Although I’ve published two novels and am attempting to finish the third and final in the series, I spend a lot of time not writing. Sometimes that bothers me, and sometimes it doesn’t.
I have other hobbies. One of them is cross-stitching. This doesn’t mean I do it regularly, and perhaps I buy more patterns than I’m ever likely to finish, but I enjoy the creativity, the supreme concentration required, and the total satisfaction upon completion. Or… when the stitching finally starts to look like something!
The first ever thing I stitched was a horse head, which became a cushion. I did it back in the 80s and, being a hoarder, I still have it. Fourty years plus and it’s only the yellow border around the cushion edge that’s really failed.
There was a long time between that and the next completed project, a stamped cross-stitch. It’s where you simply stitch over the pattern on the material. Stamped stitching isn’t necessarily easier than counted stitching, since you have to make sure your threads cover the pattern!
Although I don’t follow horoscopes, I’m interested in star sign traits. I am a Capricorn through and through! This cross-stitch only took a year or two to complete, and I had it framed because I was chuffed that I had actually completed it.
The early 2000s was peak pattern-buying time. I was on a roll after finishing the one above and I wasn’t quite back into writing yet.
The Kiss was my first ‘serious’ cross-stitch, and definitely the first with beads and metallic thread. It’s with Aida (12 count, I think) and DMC thread. It’s thrilling to do faces for the first time and have them actually look like faces! As I got closer to finishing, I worked on it all weekend and often in the evenings. And, for a while, I had my sister and brother-in-law doing cross-stitches alongside me. That was pretty cool.
The Kiss has a triple matt board frame because the big beads required the spacing. I gave it to my parents for Christmas back in about 2006 or 2007, and they still have it on a wall.
While I was still completing The Kiss, I had already started three other projects. All Mirabilia designs, but only one of them is finished!
Spring Queen belongs to a seasons series by Nora Corbett. Despite having the set, I’m not sure that Summer and Winter will ever be started. Spring Queen was a complete kit–pattern, material, thread–which made her a fairly ‘easy’ buy. The material was new to me – linen – so I had to have far better hand/eye coordination because the squares were not at all regular. Like The Kiss, she is full of beads and metallic thread. When I started her in April 2003, I did the beading and metallic thread as I went. Coming back to her after a long hiatus, I simply did the general thread. Metallic thread’s nasty at the best of times and it seemed best to leave it til last. The beads also make it somewhat hard to roll tidily on a frame, and I didn’t want to damage them.
I had some big gaps working on this cross-stitch, but it is still nuts that I started in April 2003 and finished in March 2021! She was on a frame for so long that I had to wash her several times in different combinations of cleaners to get the linen mostly the same shade of white! I did this before I completed the metallic thread and beading. She is currently in a simple white frame with no matt board. Safe behind glass but not necessarily stunning (and, certainly unironed).

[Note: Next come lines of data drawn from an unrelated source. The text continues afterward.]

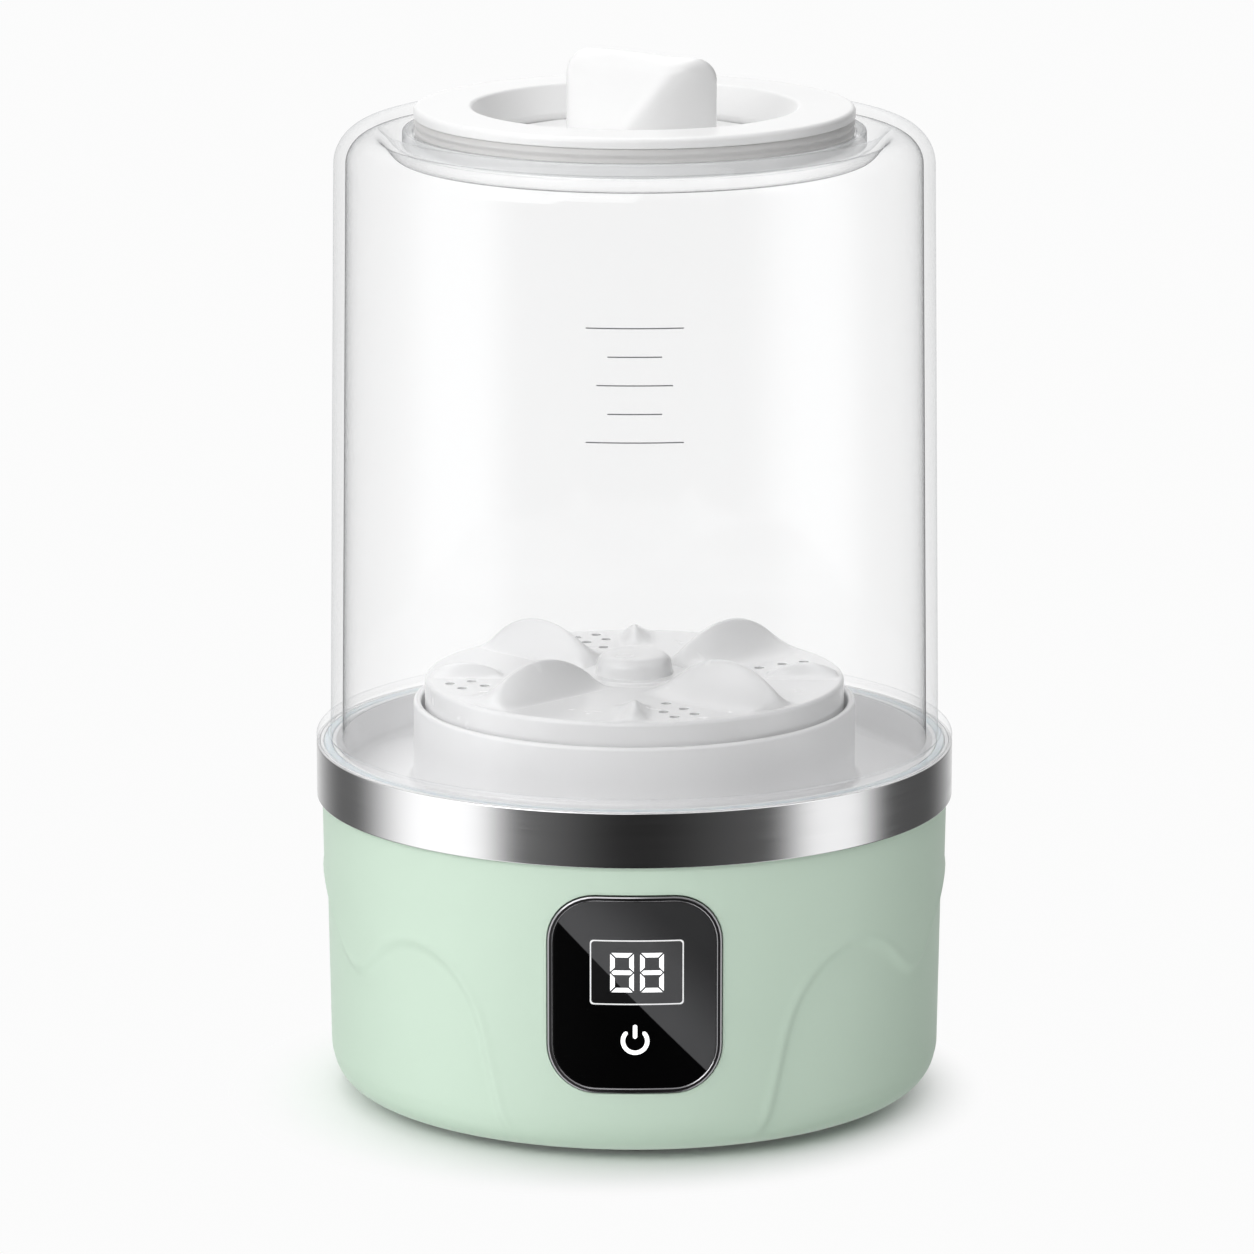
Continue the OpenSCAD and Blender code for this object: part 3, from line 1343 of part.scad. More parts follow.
// Half outline of the grip's front at height fraction u and sideways place x: how far it reaches to -Y
function grip_front(x, u) =
    let (
        hollow = grip_hollow_foot + (grip_hollow_top - grip_hollow_foot) * u,
        lobe = grip_lobe_foot + (grip_lobe_top - grip_lobe_foot) * u
    )
    hollow + (lobe - hollow) * smooth(-9 - 4 * u, 1 + 12 * u, x);

// One ring of the grip at height z above the recess floor. Its back is its front turned half round
function grip_ring(z, n) =
    let (
        u = z / grip_h,
        end_drop = max(0, z - grip_h + grip_end_r),
        half_l = grip_half_l - grip_end_r + sqrt(max(0, pow(grip_end_r, 2) - pow(end_drop, 2))),
        edge_drop = max(0, z - grip_h + grip_edge_r),
        inset = grip_edge_r - sqrt(max(0, pow(grip_edge_r, 2) - pow(edge_drop, 2)))
    )
    [for (k = [0:n - 1])
        let (
            a = 360 * k / n,
            c = sign(cos(a)) * pow(abs(cos(a)), 0.8),
            s = sign(sin(a)) * pow(abs(sin(a)), 0.8),
            x = half_l * c,
            front = grip_front(x, u),
            back = grip_front(-x, u),
            middle = (back - front) / 2,
            half_t = max(0.4, (back + front) / 2 - inset)
        )
        [x, middle + half_t * s, z]];

module lid_grip() {
    n = 48;
    levels = concat(
        [for (i = [0:7]) (grip_h - grip_end_r) * i / 7],
        [for (i = [1:6]) grip_h - grip_end_r + grip_end_r * sin(15 * i) * 0.995]
    );
    points = [for (z = levels) each grip_ring(z, n)];
    last = len(levels) - 1;
    color("#fafafa") translate([grip_shift, 0, recess_z]) polyhedron(points, concat(
        [[for (k = [0:n - 1]) k]],
        [for (i = [0:last - 1], k = [0:n - 1])
            let (a = i * n + k, b = i * n + (k + 1) % n) [a, a + n, b]],
        [for (i = [0:last - 1], k = [0:n - 1])
            let (a = i * n + k, b = i * n + (k + 1) % n) [b, a + n, b + n]],
        [[for (k = [n - 1:-1:0]) last * n + k]]
    ));
}

// Two wires from the inlet's pins to the power board's terminal block
module inlet_wires() {
    back_y = inlet_y - inlet_flange_t / 2 - inlet_depth - pin_tail - glue_gap;
    block_y = 20 - power_shift + glue_gap;
    color("#3a5f9a") for (side = [-1, 1]) {
        start = [side * pin_pitch / 2, back_y, inlet_z];
        wire([
            start, start - [0, 1.5, 0], start - [0, 3, 0],
            [3 + 2 * side, 44.5, inlet_z - 1], [7 + 2.3 * side, 34, inlet_z - 3],
            [5.5 + 2 * side, 22, inlet_z - 4], [-4.5 + side / 2, 13.2 - 2.3 * side, power_top_z + 6],
            [-16 + 3 * side, 11 - 1.8 * side, power_top_z + 4.5],
            [-19 + 3 * side, block_y + 3.4, power_top_z + 3],
            [-19 + 3 * side, block_y + 1.7, power_top_z + 3], [-19 + 3 * side, block_y, power_top_z + 3]
        ], wire_r);
    }
}

// Two wires from the heating element down through the gear plate to the power board
module heater_wires() {
    hole = cable_holes()[0];
    color("#b8433a") for (side = [-1, 1]) {
        start = [heater_r, side * (heater_gap / 2 + 2), element_z0 - terminal_l - glue_gap];
        end = [20 - 3 * side, 18 - power_shift, power_top_z + glue_gap];
        wire([
            start, start - [0, 0, 2], start - [0, 0, 4], [50, 8 + 5 * side, gear_plate_z + 8],
            [hole[0], hole[1] + 3 * side, gear_plate_z], [36, 11 + 3 * side, gear_plate_z - 8],
            [30 - side, 6 + 2 * side, power_top_z + 11], end + [0, 0, 5], end + [0, 0, 2.5], end
        ], wire_r);
    }
}

// Two wires from the motor's terminals round the edge of the power board
module motor_wires() {
    low_z = cover_z1 + 2.9;
    color("#2f2f2f") for (side = [-1, 1]) {
        reach = side * motor_r / 2;
        start = [
            motor_pos[0] + reach * cos(motor_angle), motor_pos[1] + reach * sin(motor_angle),
            motor_z - motor_cap_t - motor_terminal_l - pocket_gap
        ];
        end = [-30 + 1.5 * side, 8 - power_shift, power_top_z + glue_gap];
        sweep = side > 0
            ? [start - [0.5, 5, 3.5], [-15.5, 30, low_z], [-21, 21.5, low_z]]
            : [start - [3.5, 3.5, 3.5], [-26.5, 22, low_z]];
        wire(concat([start, start - [0, 0, 2.4]], sweep, [
            [end[0] - 1, 12, power_top_z + 0.5], [end[0] - 1, 5, power_top_z + 6],
            [end[0], -3, power_top_z + 6], end + [0, 0, 3], end
        ]), wire_r);
    }
}

module board_ribbon() {
    top_y = board_y + board_t + 2 + glue_gap;
    top_z = control_header_z() + 4;
    low_y = -20 - power_shift + glue_gap;
    low_z = power_top_z + 2;
    sag_z = control_header_z() - 3;
    color("#9a9a9a") {
        translate([-ribbon_w / 2, top_y, sag_z]) cube([ribbon_w, ribbon_t, top_z - sag_z]);
        translate([-ribbon_w / 2, top_y, sag_z]) cube([ribbon_w, low_y - top_y + ribbon_t, ribbon_t]);
        translate([-ribbon_w / 2, low_y, low_z]) cube([ribbon_w, ribbon_t, sag_z - low_z + ribbon_t]);
    }
}

outer_shell();
steel_band();
deck();
jar_seal();
bottom_cover();
rubber_feet();
case_screws();
panel_bezel();
panel_glass();
display_module();
touch_electrode();
control_board();
control_board_parts();
control_board_screws();
power_board();
power_board_parts();
power_board_screws();
power_inlet();
inlet_pins();
heater_plate();
heating_element();
heater_screws();
temperature_sensor();
thermal_fuse();
gear_plate();
plate_hangers();
plate_screws();
lower_bush();
upper_bush();
shaft_seal();
idler_pin();
idler_clip();
motor_can();
motor_end_cap();
motor_terminals();
motor_screws();
inlet_wires();
heater_wires();
motor_wires();
board_ribbon();
spindle();
spindle_gear();
thrust_washer();
spindle_clip();
idler_gear();
motor_shaft();
motor_pinion();
agitator_disc();
jar();
lid();
lid_grip();
lid_gasket();
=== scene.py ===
import math
import bpy
import numpy as np
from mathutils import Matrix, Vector


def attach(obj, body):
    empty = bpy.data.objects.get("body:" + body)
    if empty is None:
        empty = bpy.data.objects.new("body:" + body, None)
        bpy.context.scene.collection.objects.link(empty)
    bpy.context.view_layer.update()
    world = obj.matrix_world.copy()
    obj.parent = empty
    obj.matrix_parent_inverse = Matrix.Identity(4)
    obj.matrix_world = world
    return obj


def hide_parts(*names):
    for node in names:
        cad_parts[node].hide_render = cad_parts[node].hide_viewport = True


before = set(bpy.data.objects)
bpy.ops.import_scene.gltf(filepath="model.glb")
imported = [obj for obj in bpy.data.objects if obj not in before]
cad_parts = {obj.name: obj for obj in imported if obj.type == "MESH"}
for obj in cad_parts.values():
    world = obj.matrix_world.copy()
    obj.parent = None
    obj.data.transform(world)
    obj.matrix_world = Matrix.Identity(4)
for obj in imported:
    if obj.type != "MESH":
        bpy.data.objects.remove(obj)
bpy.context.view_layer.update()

# Studio. A camera in front of the panel and a little above it, a pale floor, and three soft lamps:
# one at the front left, one in front and one overhead. Polished faces see two tall soft boxes and a
# dark room in front of them, as steel does in a light tent.
scene = bpy.context.scene
scene.view_settings.view_transform = "Standard"
camera = bpy.data.objects.new("camera", bpy.data.cameras.new("camera"))
scene.collection.objects.link(camera)
scene.camera = camera
camera.location = (-0.00174, -1.69144, 0.48876)
camera.data.lens = 211.3
aim = Vector((-0.00174, 0, 0.11095))
camera.rotation_euler = (aim - camera.location).to_track_quat("-Z", "Y").to_euler()


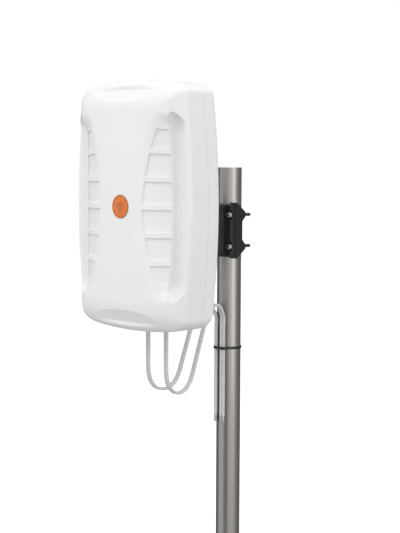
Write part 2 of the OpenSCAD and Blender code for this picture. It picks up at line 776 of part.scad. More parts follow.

Her companion season–Autumn–was started in July 2003, but I didn’t complete much before stopping. I chose the grey/green linen because it really matches the greens, browns and purples. Having recently finished sewing beads with ‘invisible’ thread onto white linen, I’m pleased with that choice. Hopefully, the colour will make the thread easier to see.
Autumn Queen also has a crazy amount of beading and metallic thread. As you can see, I did do the beading and metallic thread in the beginning, but the remainder will be left until the end. She also has a whisper-thread cloak. It’s a beautiful fluffy white thread which I’m totally dreading stitching in! I have one skein, but I need three and I’m not sure I can even still buy it! Over the weekend, after a few minutes just trying to figure out where I was on the pattern, I completed about 300 new stitches. I feel like I might be on a roll.
When I’m done (say, in ten years time), she will look like this. Gorgeous, right?
I also have other patterns either half started or waiting for me to start. It’s not like I couldn’t work on them, but I find it takes a lot more energy to cross-stitch for hours than it does writing.
So, this is just one of the things I do when I’m not writing. I’m just as slow as it as I am at finishing a novel, but it’s satisfying and calming nonetheless. And stabbing yourself with a needle is a valid reason for swearing now and then.